タイトルである「おもかげ」。最後にそういうことだったのかと何度も何度も思った。
最後の10ページくらい「そうか、そうか」と涙がポロポロポロポロ落ちました。
普通の家庭に生まれ、普通に両親に育ててもらった私みたいな人間には到底わからない赤ちゃんの時のその忘れたはずの一片の記憶。
読み終えた時の一番率直な感想は「こんな文章が書けたらいいなぁ」でした。
あたりまえかもわかりませんが「こんな本、書けないな」と本当に思いましたし、才能が羨ましいなぁと感じました。欲しいくらい、それくらい良かった。

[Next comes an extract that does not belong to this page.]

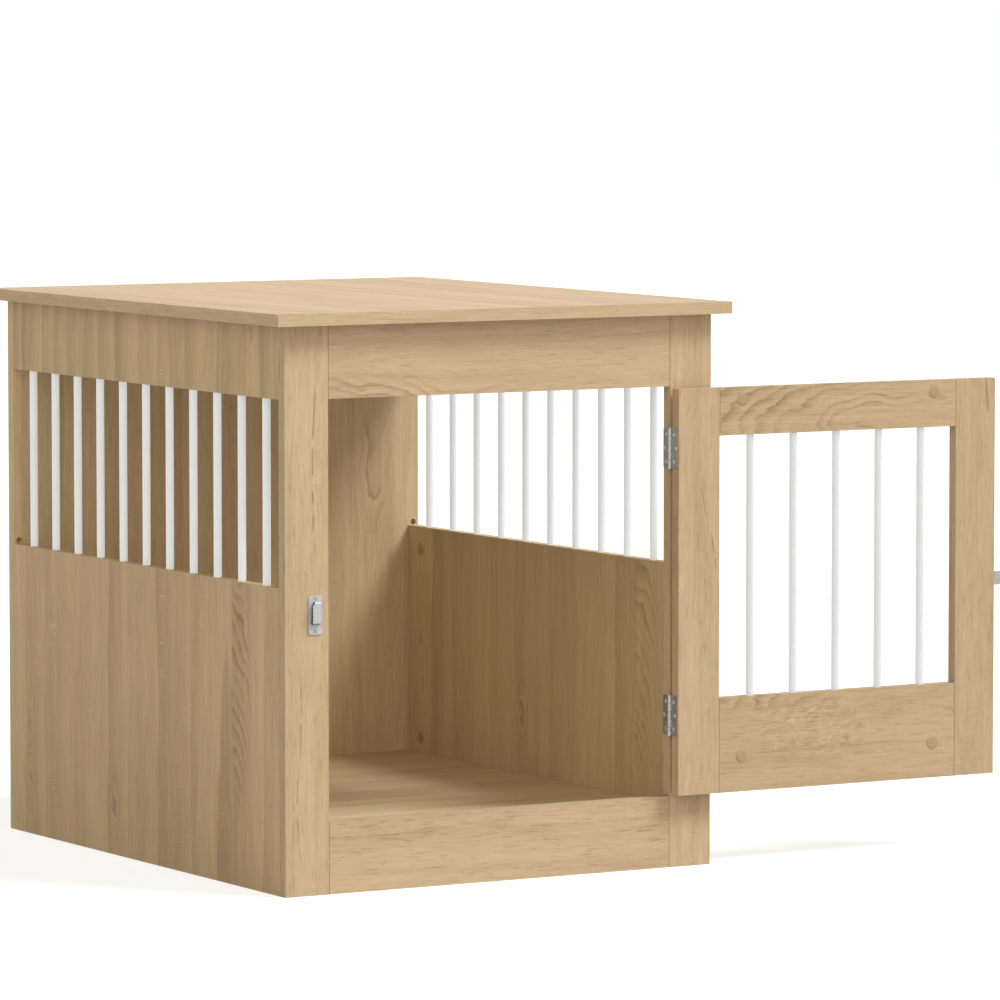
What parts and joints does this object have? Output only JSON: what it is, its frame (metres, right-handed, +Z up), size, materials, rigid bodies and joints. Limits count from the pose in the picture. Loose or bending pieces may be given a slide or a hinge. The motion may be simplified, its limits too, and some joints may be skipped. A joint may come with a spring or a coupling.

これも感じた。ありがとうという言葉を我々はそう思って普段から発しているが、孤児院育ちの主人公は「ありがとうと言わなけば生きていけなかった」と書いていた。
想像するにそうであると思いますし、それを言う当事者を眺め、満足感を感じる自分という人間がいると感じました。
そのひと言は確かに当事者に私もなれば、生きていくためにありがとうを連呼したであろうし、それを言わなくても生きていける立場になれば、その言葉が苦手になるだろうとも思いました。
素晴らしい一冊でしたし、やはり浅田次郎氏の本は特に好きだと思いました。
「おもかげ」そういう意味だったのかぁとしみじみ感じました。